Marco Rubio, Rush Limbaugh Blast Kenney
A host of high-profile conservatives are criticizing Mayor Jim Kenney over comments he made after a Yeadon man allegedly told officials that he shot police officer Jesse Hartnett because he is loyal to ISIS.
At a news conference Friday, Kenney said, “This is a criminal with a stolen gun who tried to kill one of our officers. It has nothing to do with being a Muslim or following the Islamic faith.” Police Capt. James Clark told reporters at the same event that 30-year-old suspect Edward Archer confessed to the crime, saying, “I pledge my allegiance to the Islamic state, and that’s why I did what I did.” The suspect’s mother, meanwhile, said he had been “hearing voices.”
Last night’s shooting had nothing to do with any faith. It was a violent assault by a criminal. I urge all Philadelphians to stand together.
— Jim Kenney (@PhillyMayor) January 8, 2016
GOP presidential candidate Marco Rubio blasted Kenney for his remarks at a town hall in South Carolina: “The police chief stands up, says, ‘This was the guy. We arrested him. And he said he did it in the name of ISIS.’ And then [Kenney] gets up and says, ‘This has nothing to do with Islam and radical Islam.’ This is ridiculous. This is absurd. This is a radical person, living in United States, who became radicalized. This is the new face of the war on terror, and it is dangerous and we need to confront it and defeat it.”

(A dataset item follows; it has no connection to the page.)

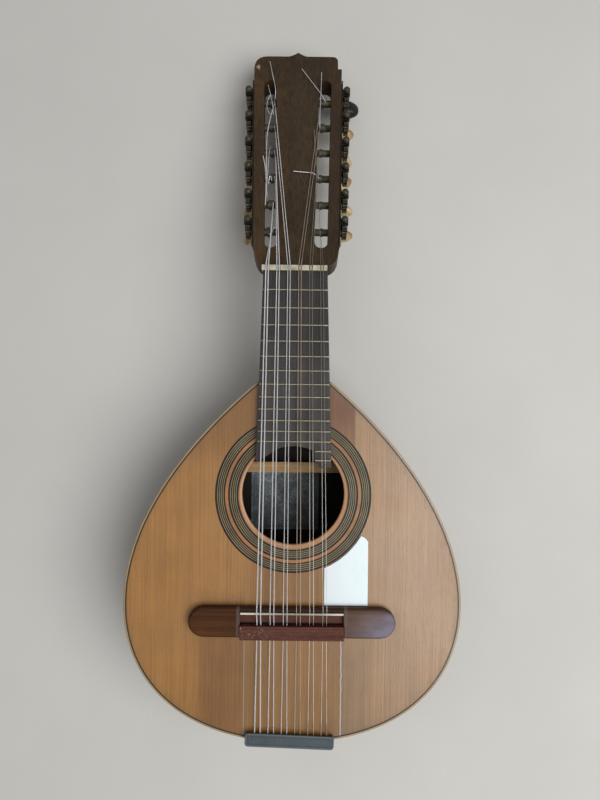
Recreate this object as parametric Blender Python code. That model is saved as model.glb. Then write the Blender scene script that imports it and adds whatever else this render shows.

Radio talk show host Rush Limbaugh also slammed Kenney, saying, “So here you have the police commissioner quoting a suspect admitting why he did it, and the Looney Tune mayor comes in, ‘Nah, the suspect’s an idiot, doesn’t know what he’s talking about.’ Doesn’t represent Islam in any way? Is this guy Islamic? The mayor Islamic? Then how would he know?” On Fox News, meanwhile, Judge Jeanine Pirro called Kenney’s quote “one of the most astounding asinine statements that I’ve heard since the last time I listened to a White House press conference.”
Kenney stood by his remarks when interviewed by the Philadelphia Inquirer, saying, “My comments, of course, set off the Trumpers, the Trumpettes, whoever they are, into this lathered-up frenzy of anger and nastiness and meanness. My recommendation to other public officials is: don’t read Twitter. It is just bad, vicious and cruel.”
So in his first week in office, Kenney has become a symbol to some conservatives of political correctness run amok and the Democratic Party’s supposed refusal to face terrorism. Will that hurt Kenney at home, though?
Among most city voters, I think it’s unlikely. Registered Democrats outnumber Republicans 7-to-1 in Philadelphia, and many progressives see Kenney’s statement as one that promotes unity and religious tolerance. It’s also worth noting that 70 percent of Democrats say Islam is not more likely than other religions to encourage violence, according to a recent Pew poll. (Comparatively, 68 percent of Republicans say Islam is more likely to encourage violence.)
That doesn’t mean Kenney’s words won’t impact him negatively whatsoever, though. The Fraternal Order of Police endorsed Kenney in the primary election. The question is: Will Kenney’s handling of the shooting change his relationship with union leaders at all?
FOP president John McNesby did not immediately respond to a request for comment. He did appear on Fox News Friday, however, where host Megyn Kelly asked him, “What did you make of the mayor today saying this is about gun violence and had nothing to with Islam, even though the suspect says openly, ‘Yes, it did?'”
McNesby didn’t criticize Kenney by name, but he also didn’t exactly rush to his defense, either. “Listen,” McNesby told Kelly, “the guy said, you know, he’s Islamic. Whether he took too many hits to the head, it doesn’t matter. He opened fire. And it starts at the top. You know, we have to be out there supporting law enforcement, not only here in Philadelphia but around the country. Whether it was Islam, whether he’s a Muslim, whether he followed ISIS, whatever it was, he is a terrorist. He attacked one of our officers.”